Spielberg gives the movie a snappy, glitzy gusto of the type that he gave his early chase films like The Sugarland Express and 1941, and it's refreshingly lacking in that heavy nobility he injected into The Color Purple and nearly every film since. I guess he has a couple of Oscars now, and, like Hanks, he's happy to go back to what he does best: pure, slick, energetic entertainment films. With this and the excellent Minority Report, he's finally managed to repeat the bang he gave us back in 1981 with Raiders of the Lost Ark.

Of course, he can't resist laying on the heavy "father" stuff of most of his recent films. Does Spielberg miss his own father, or does he feel like he's missing out on fathering his own kids? Either way, Frank has a very odd relationship with his father -- totally, unquestioningly devoted. If he were a normal teenager, wouldn't he think his dad was a big loser? But it seems that everything Frank does during the film is just so that he can help his father win his mother (Nathalie Baye) -- and his dignity -- back. According to Spielberg, Frank's getting laid was only secondary in his grand plan.

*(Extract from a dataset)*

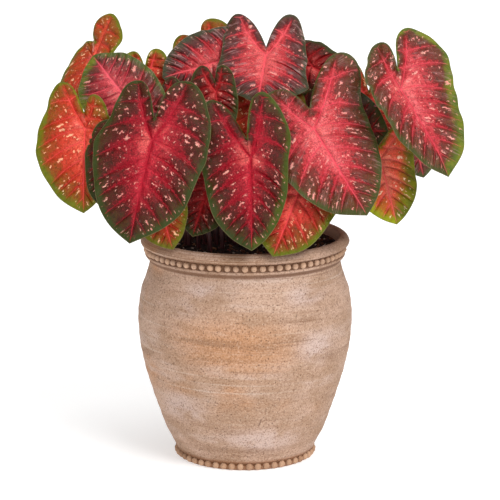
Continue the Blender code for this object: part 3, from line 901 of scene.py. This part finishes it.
        # How red each place is: most in the heart and on the flanks of ribs and laterals.
        wander = f.add(f.sway(patches, 0.75), f.sway(mottle, 0.70), f.sway(fine, 0.75))
        width = f.add(f.slide(close, 0.0, 0.9, 0.8, 0.45), f.sway(mottle, 0.35))
        flank = f.times(f.rise(apart, 0.0, width, 1.0, 0.0), f.rise(close, 1.05, 0.7),
                        f.slide(patches, 0.3, 0.7, 0.46, 0.22))
        rib_width = f.slide(close, 0.0, 1.0, 0.12 * length, 0.03 * length)
        rib_flank = f.times(f.rise(off, 0.0, rib_width, 1.0, 0.0), f.rise(close, 1.0, 0.8), 0.38)
        red = f.add(
            f.slide(close, 0.0, 1.0, 0.60 + tones.reach, -0.24 + tones.reach), f.slide(out, 0.1, 0.95, 0.22, -0.08),
            f.sum_up("MAXIMUM", flank, rib_flank), f.times(wander, f.slide(close, 0.0, 0.5, 0.7, 1.0)),
        )
        colour = f.coats(
            tones.margin,
            (tones.ground, f.rise(red, -0.12, 0.22)),
            (tones.dusk, f.rise(fine, 0.44, 0.56), f.slide(patches, 0.3, 0.7, 0.7, 0.2)),
            (tones.shadow, f.rise(mottle, 0.50, 0.60), 0.45),
            (tones.dusk, f.rise(red, 0.18, 0.42)),
            (tones.heart, f.rise(red, 0.36, 0.64)),
            (tones.vein, f.rise(red, 0.70, 1.10)),
            # Painted highlight: pale pink round the junction.
            (tones.glow, f.rise(out, 0.26, 0.03), f.rise(patches, 0.45, 0.60), f.rise(off, 1.0, 5.0), 0.70),
            (tones.groove, f.rise(fine, 0.52, 0.42), 0.45),
            (tones.glow, f.rise(fine, 0.56, 0.66), f.rise(red, -0.1, 0.5), 0.35),
            (tones.shadow, f.rise(grain, 0.52, 0.62), 0.55),
            (tones.shadow, f.rise(mottle, 0.47, 0.37), f.slide(red, 0.0, 0.9, 0.55, 0.25)),
        )

        # The band along the edge, and the thin line of each rib and lateral.
        lime = f.add(f.times(f.rise(across, -0.02, 0.02), leaf.lime[1] - leaf.lime[0]), leaf.lime[0])
        green = f.coats(tones.lime[0], (tones.lime[1], f.rise(patches, 0.4, 0.6)))
        band = f.times(f.add(lime, 1.0), f.slide(along, -0.2, 0.3, 0.6 * tones.band, 1.2 * tones.band))
        banded = f.rise(f.add(edge, f.sway(patches, 12.0), f.sway(mottle, 5.0)),
                        f.times(band, 0.5), f.times(band, 1.7), 1.0, 0.0)
        thin = f.times(apart, 0.4 * VEIN_STEP * length)
        line = f.rise(thin, 0.1, f.slide(close, 0.0, 1.0, 0.9, 0.4), 1.0, 0.0)
        rib_line = f.rise(off, 0.3, f.slide(close, 0.0, 1.0, 2.4, 0.6), 1.0, 0.0)
        lines = f.sum_up("MAXIMUM", line, rib_line)
        line_colour = f.coats(tones.thread, (tones.vein, f.rise(close, 0.3, 0.85)))

        # Flecks between the laterals, pale streaks of painted sheen along them, and the underside.
        ragged = f.add(mottle, f.sway(fine, 0.45))
        fleck = f.sum_up("MAXIMUM", f.flecks(streak, ragged, 0.17, 0.34, 0.28, 0.62 * tones.flecks),
                         f.flecks(streak, ragged, 0.30, 0.50, 0.25, 0.62 * tones.flecks))
        free = f.times(f.rise(apart, 0.10, 0.35), f.rise(off, 2.5, 6.0), f.rise(edge, 2.0, 6.0),
                       f.rise(red, 1.2, 0.8))
        pale = f.coats(tones.fleck, (f.coats(tones.fleck, (tones.vein, 0.5)), f.rise(mottle, 0.42, 0.58)))
        # Painted sheen: pale grey streaks along the laterals stand in for the gloss of the upper face.
        streaky = f.cloud(f.placed(streak, (0.55, 0.07, 1.0)), 1.0, 3, 0.6)
        painted_sheen = f.times(f.rise(streaky, 0.50, 0.66), f.rise(apart, 0.15, 0.5), f.rise(off, 1.0, 8.0),
                          f.rise(patches, 0.35, 0.55))
        netted = f.times(f.rise(net, 0.02, 0.18, 1.0, 0.0), 0.25)
        green_back, pink_back, dusky_back, vein_back = tones.back
        back = f.coats(
            green_back,
            (pink_back, f.rise(red, -0.1, 0.6)),
            (dusky_back, f.rise(mottle, 0.4, 0.6), 0.35),
            (vein_back, f.sum_up("MAXIMUM", lines, netted), 0.8),
        )
        colour = f.coats(
            colour,
            (f.coats(tones.margin, (green, lime)), banded, 0.85),
            (line_colour, lines, f.rise(edge, 1.0, 6.0), f.slide(close, 0.4, 1.0, 0.7, 0.4)),
            (pale, fleck, free, 0.85),
            (tones.hem, f.rise(edge, 0.35, 1.0, 0.45, 0.0)),
            # Painted sheen: the pale streaks along the laterals.
            (tones.painted_sheen_tone, painted_sheen, tones.bloom),
            (back, under, 0.85),
        )

        quilt = f.times(f.rise(apart, 0.0, 0.55), f.rise(off, 0.0, 6.0), f.slide(edge, 2.0, 12.0, 0.3, 1.0))
        height = f.add(f.times(lines, -0.4), f.times(net, 0.5), f.times(fine, 0.5), f.times(mottle, 1.1),
                       f.times(quilt, 1.5))
        return f.done(colour, f.slide(fine, 0.3, 0.7, 0.30, 0.44), f.relief(height, 0.0014), tones.gloss)

    def build(self) -> bpy.types.Object:
        """Makes the blade in place of its solid."""
        return self.skin().stand_in("blade_" + self.leaf.name, self.finish())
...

In the meantime, Frank develops a kind of father-son bond with Carl as well. They speak on the phone every Christmas and occasionally meet in person just before Frank gives Carl the slip. Good guy-bad guy relationships like this always lift a movie above the standard, snarling, mustache-twirling villain. A movie works best when the hero and the villain can get together and chat over a cup of coffee.

In the end, Frank actually ends up working for the FBI, using his astonishing skills to help Carl catch upcoming forgers.

Catch Me If You Can is a blast from start to finish. Let's hope Spielberg and Hanks never lose their way again.